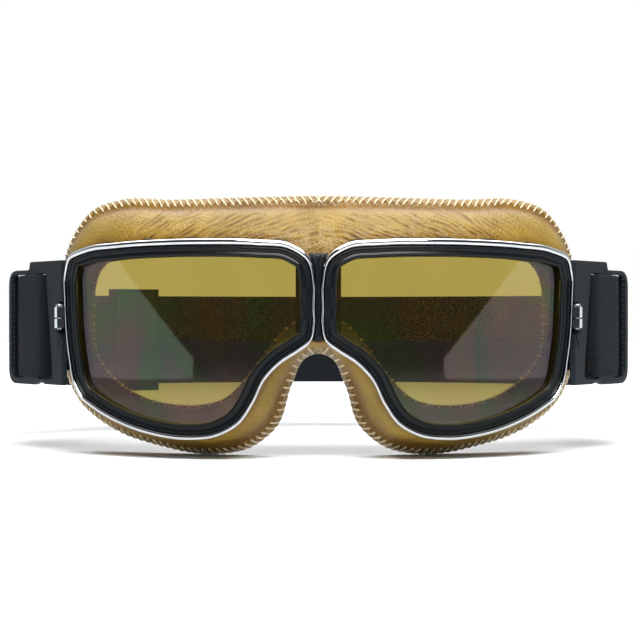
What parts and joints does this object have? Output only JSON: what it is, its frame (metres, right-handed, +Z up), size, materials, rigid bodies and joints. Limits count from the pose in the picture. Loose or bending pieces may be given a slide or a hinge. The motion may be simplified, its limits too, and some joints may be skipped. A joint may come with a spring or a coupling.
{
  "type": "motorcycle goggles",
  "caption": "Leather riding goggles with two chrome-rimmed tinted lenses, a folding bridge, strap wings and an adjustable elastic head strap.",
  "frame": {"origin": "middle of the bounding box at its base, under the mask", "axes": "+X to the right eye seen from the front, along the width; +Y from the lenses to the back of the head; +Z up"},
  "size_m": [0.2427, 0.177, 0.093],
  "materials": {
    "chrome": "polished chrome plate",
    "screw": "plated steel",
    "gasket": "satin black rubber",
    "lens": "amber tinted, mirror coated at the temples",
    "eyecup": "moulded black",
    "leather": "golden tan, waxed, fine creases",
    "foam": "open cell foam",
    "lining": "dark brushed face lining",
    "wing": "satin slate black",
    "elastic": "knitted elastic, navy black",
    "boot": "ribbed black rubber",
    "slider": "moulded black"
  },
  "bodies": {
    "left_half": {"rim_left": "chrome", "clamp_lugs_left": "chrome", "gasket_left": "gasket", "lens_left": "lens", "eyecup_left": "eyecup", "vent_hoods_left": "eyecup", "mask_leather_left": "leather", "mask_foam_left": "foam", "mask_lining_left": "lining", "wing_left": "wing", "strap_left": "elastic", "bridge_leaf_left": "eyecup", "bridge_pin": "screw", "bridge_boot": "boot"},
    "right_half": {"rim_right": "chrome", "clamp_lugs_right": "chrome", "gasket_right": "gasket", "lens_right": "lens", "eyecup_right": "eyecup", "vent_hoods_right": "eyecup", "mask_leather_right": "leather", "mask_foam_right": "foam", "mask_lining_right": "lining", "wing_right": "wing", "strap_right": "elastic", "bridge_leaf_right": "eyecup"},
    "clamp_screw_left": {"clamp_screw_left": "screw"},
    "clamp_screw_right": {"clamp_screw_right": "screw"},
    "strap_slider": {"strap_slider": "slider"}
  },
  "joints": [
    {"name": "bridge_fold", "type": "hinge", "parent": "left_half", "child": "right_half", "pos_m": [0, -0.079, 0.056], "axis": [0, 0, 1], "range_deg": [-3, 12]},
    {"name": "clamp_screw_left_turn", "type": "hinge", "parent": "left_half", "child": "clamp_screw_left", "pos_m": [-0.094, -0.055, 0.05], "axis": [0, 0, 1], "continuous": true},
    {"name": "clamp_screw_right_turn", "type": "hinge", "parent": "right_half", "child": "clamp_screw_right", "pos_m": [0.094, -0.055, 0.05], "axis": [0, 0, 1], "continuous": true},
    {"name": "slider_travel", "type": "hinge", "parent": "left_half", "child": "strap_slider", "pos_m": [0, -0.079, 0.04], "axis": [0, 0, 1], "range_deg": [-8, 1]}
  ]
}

————

§ Written request
Find the string "frame" in the listing and return every line that holds it.

§ Answer for the task
What parts and joints does this object have? Output only JSON: what it is, its frame (metres, right-handed, +Z up), size, materials, rigid bodies and joints. Limits count from the pose in the picture. Loose or bending pieces may be given a slide or a hinge. The motion may be simplified, its limits too, and some joints may be skipped. A joint may come with a spring or a coupling.
  "frame": {"origin": "middle of the bounding box at its base, under the mask", "axes": "+X to the right eye seen from the front, along the width; +Y from the lenses to the back of the head; +Z up"},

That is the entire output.